▶ [WHAT IS BEING ASKED] Going from the top of the data below, give again each line through the one containing "# ---- Thread, resin", both ends kept.

▶ [DATA BLOCK]
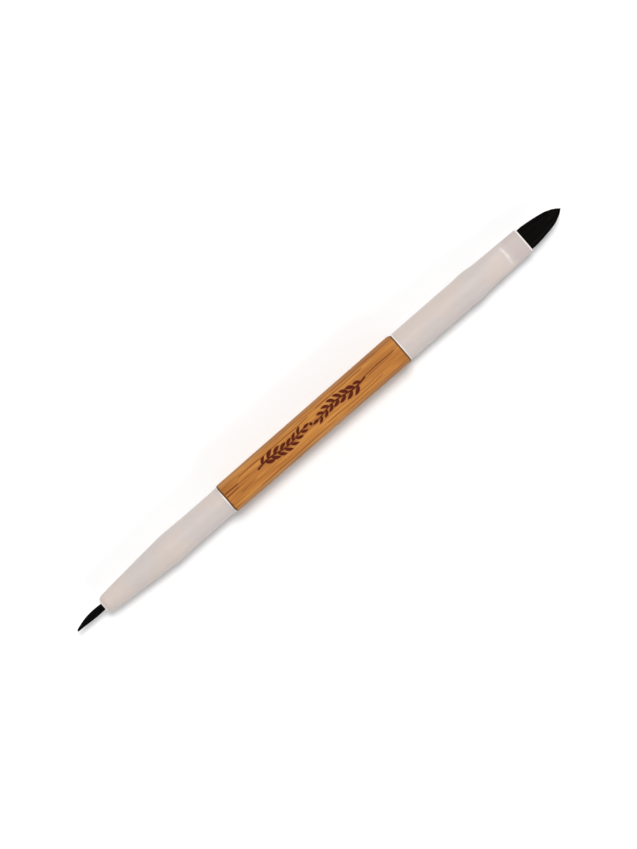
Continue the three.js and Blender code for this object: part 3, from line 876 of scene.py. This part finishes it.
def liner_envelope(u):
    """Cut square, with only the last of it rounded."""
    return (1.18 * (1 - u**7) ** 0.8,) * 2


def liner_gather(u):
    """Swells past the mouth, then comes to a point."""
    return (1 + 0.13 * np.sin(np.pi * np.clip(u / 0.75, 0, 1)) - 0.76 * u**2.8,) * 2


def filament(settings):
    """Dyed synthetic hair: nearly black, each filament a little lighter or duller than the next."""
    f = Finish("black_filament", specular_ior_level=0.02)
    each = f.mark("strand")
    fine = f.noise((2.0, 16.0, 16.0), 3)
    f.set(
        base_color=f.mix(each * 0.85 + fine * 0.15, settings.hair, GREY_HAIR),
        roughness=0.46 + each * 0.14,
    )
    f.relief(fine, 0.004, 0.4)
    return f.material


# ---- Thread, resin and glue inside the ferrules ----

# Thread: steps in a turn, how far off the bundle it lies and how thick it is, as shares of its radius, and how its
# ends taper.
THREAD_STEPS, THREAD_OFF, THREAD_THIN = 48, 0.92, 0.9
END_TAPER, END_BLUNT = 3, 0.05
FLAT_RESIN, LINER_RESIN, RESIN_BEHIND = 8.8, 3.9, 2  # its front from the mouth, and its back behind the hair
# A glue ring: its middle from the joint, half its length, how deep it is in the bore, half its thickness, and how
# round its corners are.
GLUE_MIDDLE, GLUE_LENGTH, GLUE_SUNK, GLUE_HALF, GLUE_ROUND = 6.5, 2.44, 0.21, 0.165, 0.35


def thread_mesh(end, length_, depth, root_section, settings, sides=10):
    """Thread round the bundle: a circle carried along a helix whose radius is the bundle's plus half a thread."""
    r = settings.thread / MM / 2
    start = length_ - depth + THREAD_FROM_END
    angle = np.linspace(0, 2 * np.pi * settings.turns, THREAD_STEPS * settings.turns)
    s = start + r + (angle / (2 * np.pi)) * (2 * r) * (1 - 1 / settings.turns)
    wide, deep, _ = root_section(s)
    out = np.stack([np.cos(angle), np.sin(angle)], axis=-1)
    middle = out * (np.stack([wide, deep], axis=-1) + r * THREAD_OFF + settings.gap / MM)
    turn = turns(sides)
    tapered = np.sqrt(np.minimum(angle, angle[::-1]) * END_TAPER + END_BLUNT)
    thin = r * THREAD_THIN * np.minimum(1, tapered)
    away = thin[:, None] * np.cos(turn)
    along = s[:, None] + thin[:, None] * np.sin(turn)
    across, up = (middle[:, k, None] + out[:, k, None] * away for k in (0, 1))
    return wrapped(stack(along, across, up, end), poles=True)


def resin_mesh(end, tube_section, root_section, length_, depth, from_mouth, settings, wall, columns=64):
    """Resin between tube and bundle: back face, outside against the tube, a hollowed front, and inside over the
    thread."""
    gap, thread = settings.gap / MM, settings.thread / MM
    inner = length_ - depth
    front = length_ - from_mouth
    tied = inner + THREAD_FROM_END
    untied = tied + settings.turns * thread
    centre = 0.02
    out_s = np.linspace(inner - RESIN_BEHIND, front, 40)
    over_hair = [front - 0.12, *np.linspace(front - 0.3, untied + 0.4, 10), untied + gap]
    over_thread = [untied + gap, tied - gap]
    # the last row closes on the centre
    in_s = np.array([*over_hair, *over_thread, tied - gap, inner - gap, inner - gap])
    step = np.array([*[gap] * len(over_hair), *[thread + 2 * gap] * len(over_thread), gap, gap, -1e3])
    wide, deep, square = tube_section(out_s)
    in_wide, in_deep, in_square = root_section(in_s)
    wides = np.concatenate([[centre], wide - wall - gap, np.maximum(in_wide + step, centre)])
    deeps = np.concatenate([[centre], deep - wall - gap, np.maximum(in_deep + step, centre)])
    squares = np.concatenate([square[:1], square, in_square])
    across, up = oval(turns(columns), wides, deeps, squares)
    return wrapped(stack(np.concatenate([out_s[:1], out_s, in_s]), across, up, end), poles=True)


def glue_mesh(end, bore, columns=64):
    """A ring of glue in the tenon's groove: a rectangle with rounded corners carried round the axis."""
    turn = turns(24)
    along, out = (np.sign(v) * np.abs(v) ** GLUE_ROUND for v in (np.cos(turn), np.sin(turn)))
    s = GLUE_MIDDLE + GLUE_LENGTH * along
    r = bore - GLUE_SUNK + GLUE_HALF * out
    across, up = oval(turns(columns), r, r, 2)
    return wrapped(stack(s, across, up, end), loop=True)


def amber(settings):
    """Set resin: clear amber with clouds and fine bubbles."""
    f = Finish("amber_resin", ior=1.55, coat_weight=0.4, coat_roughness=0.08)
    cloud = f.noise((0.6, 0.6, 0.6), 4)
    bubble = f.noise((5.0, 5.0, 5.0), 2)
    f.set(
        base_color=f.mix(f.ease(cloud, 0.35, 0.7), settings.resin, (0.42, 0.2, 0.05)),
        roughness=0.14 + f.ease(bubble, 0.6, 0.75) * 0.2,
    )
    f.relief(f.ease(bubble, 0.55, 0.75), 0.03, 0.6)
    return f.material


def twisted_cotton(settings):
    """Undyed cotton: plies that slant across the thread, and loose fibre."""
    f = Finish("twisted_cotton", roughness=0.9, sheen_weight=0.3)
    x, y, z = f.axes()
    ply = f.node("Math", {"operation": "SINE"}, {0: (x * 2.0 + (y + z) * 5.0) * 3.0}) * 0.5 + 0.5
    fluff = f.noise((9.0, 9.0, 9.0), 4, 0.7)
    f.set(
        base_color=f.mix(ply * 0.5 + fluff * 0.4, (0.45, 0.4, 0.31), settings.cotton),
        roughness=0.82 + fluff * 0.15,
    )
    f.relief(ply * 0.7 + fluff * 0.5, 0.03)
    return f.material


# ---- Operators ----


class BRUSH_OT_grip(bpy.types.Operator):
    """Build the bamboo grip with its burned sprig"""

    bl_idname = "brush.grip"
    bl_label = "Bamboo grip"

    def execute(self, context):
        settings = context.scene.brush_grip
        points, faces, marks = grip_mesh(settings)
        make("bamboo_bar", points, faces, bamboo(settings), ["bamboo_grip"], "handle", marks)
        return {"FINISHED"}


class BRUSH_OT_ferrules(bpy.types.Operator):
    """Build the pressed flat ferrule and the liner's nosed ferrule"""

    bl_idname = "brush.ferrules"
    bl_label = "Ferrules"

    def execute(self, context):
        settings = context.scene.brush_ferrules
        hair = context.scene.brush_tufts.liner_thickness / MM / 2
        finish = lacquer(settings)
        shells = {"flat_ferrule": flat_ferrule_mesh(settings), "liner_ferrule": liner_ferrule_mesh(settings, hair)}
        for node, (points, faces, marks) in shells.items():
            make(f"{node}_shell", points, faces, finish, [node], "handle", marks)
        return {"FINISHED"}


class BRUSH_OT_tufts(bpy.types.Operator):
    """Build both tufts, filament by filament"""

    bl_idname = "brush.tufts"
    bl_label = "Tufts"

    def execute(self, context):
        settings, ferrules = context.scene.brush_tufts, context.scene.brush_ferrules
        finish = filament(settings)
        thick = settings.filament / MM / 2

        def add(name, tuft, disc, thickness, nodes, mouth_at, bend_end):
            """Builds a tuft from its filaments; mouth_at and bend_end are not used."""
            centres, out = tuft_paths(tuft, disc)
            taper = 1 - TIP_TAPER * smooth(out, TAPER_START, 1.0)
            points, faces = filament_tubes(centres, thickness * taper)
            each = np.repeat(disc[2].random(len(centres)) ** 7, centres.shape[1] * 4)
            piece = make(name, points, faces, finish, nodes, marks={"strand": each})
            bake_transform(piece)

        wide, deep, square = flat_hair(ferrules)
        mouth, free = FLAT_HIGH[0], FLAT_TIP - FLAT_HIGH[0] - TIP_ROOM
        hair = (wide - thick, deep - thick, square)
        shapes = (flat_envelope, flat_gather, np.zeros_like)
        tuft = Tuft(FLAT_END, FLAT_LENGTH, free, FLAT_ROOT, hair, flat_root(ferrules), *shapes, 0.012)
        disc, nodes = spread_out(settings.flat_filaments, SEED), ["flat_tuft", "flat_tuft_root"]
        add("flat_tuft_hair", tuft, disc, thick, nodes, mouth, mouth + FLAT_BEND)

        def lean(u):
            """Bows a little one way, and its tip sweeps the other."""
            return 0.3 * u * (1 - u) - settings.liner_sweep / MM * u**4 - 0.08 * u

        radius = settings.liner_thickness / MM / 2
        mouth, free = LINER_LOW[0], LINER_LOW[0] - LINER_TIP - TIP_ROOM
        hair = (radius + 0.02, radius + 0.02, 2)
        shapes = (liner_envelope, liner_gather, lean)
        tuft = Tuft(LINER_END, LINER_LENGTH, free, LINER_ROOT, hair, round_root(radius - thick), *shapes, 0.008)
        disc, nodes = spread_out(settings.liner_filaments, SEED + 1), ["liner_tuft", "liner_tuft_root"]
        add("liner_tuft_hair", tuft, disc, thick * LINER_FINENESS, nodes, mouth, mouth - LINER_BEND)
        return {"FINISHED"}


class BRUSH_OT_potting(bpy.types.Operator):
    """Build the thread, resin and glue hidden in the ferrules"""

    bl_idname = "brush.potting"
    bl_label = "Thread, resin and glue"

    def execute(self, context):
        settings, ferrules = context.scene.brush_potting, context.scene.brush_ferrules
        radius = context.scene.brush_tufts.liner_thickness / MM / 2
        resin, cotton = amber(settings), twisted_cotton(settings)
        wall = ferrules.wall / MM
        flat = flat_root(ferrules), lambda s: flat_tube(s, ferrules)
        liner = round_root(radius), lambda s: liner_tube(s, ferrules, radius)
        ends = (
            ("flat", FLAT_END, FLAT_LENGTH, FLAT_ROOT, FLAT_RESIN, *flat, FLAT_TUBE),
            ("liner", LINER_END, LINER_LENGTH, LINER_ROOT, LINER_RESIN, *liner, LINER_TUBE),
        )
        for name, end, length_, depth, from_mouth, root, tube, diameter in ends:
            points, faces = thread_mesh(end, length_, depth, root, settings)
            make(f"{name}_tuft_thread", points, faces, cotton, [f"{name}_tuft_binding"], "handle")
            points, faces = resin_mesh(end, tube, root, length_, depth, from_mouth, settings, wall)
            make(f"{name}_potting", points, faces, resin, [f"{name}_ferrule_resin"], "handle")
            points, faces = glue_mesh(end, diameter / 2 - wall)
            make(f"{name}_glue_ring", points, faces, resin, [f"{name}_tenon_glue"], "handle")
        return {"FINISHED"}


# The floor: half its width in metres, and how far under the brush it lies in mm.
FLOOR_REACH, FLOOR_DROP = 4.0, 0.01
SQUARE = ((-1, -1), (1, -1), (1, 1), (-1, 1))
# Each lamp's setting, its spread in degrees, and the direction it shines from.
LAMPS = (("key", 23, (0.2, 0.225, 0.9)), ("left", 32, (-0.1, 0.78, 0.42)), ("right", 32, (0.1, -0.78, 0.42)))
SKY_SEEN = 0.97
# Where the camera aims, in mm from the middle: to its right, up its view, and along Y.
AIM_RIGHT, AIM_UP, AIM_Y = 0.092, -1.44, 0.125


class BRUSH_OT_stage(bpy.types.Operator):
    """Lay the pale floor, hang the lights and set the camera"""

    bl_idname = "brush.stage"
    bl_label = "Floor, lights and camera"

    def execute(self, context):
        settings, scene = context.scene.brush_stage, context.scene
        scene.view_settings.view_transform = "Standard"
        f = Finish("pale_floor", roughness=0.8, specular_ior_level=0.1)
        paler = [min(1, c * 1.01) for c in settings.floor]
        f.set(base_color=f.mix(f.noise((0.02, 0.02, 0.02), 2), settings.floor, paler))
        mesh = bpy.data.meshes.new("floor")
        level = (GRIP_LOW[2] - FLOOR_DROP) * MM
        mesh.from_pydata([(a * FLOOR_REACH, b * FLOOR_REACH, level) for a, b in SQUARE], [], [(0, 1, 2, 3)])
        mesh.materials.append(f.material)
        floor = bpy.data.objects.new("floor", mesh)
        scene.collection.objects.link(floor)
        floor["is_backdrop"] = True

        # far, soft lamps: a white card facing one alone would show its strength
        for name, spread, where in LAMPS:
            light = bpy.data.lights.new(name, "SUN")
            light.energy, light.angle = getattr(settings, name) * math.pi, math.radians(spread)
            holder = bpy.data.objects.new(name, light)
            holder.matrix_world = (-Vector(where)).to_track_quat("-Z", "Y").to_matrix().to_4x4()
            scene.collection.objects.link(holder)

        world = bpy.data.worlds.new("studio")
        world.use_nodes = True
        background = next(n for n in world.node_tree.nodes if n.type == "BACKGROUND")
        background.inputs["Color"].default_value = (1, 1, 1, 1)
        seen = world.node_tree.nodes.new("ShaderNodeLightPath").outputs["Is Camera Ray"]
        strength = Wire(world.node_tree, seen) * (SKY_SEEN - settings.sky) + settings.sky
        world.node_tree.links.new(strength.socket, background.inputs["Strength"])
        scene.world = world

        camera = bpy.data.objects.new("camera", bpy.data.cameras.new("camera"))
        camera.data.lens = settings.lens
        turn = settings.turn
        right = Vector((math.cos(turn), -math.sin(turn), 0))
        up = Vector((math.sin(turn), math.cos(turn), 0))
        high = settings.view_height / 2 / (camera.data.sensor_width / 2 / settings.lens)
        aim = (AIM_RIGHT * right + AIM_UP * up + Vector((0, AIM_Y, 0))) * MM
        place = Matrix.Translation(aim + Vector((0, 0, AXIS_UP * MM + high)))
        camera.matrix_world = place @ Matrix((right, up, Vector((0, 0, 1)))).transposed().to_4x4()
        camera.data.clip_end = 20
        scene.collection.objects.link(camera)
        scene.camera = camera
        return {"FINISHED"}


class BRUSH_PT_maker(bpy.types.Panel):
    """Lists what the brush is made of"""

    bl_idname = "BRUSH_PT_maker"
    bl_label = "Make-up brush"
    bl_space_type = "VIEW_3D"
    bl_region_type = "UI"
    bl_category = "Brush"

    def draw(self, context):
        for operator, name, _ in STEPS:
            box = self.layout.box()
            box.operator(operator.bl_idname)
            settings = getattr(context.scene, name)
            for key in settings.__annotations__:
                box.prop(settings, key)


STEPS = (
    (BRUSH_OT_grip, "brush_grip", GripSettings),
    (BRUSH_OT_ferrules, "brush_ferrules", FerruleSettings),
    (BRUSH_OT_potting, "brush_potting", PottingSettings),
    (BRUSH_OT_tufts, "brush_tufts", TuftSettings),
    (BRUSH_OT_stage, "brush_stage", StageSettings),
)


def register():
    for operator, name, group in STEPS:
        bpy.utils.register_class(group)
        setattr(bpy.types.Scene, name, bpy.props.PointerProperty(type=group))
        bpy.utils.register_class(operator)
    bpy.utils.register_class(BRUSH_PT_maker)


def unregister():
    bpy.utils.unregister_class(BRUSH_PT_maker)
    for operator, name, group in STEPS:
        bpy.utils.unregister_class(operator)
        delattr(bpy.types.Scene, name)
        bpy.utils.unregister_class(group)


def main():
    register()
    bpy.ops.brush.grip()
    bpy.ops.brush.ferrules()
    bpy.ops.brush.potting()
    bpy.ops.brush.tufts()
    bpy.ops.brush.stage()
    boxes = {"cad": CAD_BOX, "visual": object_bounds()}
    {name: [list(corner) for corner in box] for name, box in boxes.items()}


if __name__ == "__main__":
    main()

▶ [SOLUTION]
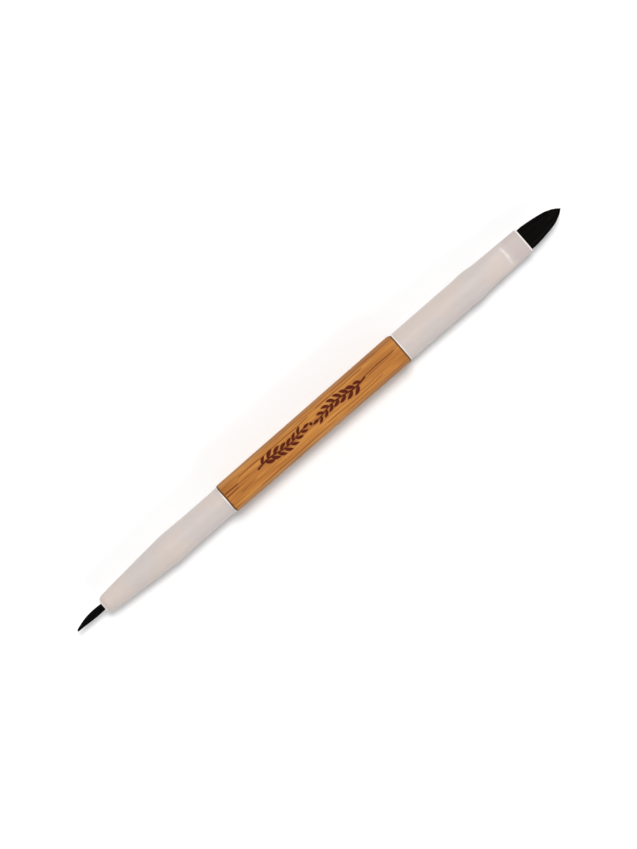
Continue the three.js and Blender code for this object: part 3, from line 876 of scene.py. This part finishes it.
def liner_envelope(u):
    """Cut square, with only the last of it rounded."""
    return (1.18 * (1 - u**7) ** 0.8,) * 2


def liner_gather(u):
    """Swells past the mouth, then comes to a point."""
    return (1 + 0.13 * np.sin(np.pi * np.clip(u / 0.75, 0, 1)) - 0.76 * u**2.8,) * 2


def filament(settings):
    """Dyed synthetic hair: nearly black, each filament a little lighter or duller than the next."""
    f = Finish("black_filament", specular_ior_level=0.02)
    each = f.mark("strand")
    fine = f.noise((2.0, 16.0, 16.0), 3)
    f.set(
        base_color=f.mix(each * 0.85 + fine * 0.15, settings.hair, GREY_HAIR),
        roughness=0.46 + each * 0.14,
    )
    f.relief(fine, 0.004, 0.4)
    return f.material


# ---- Thread, resin and glue inside the ferrules ----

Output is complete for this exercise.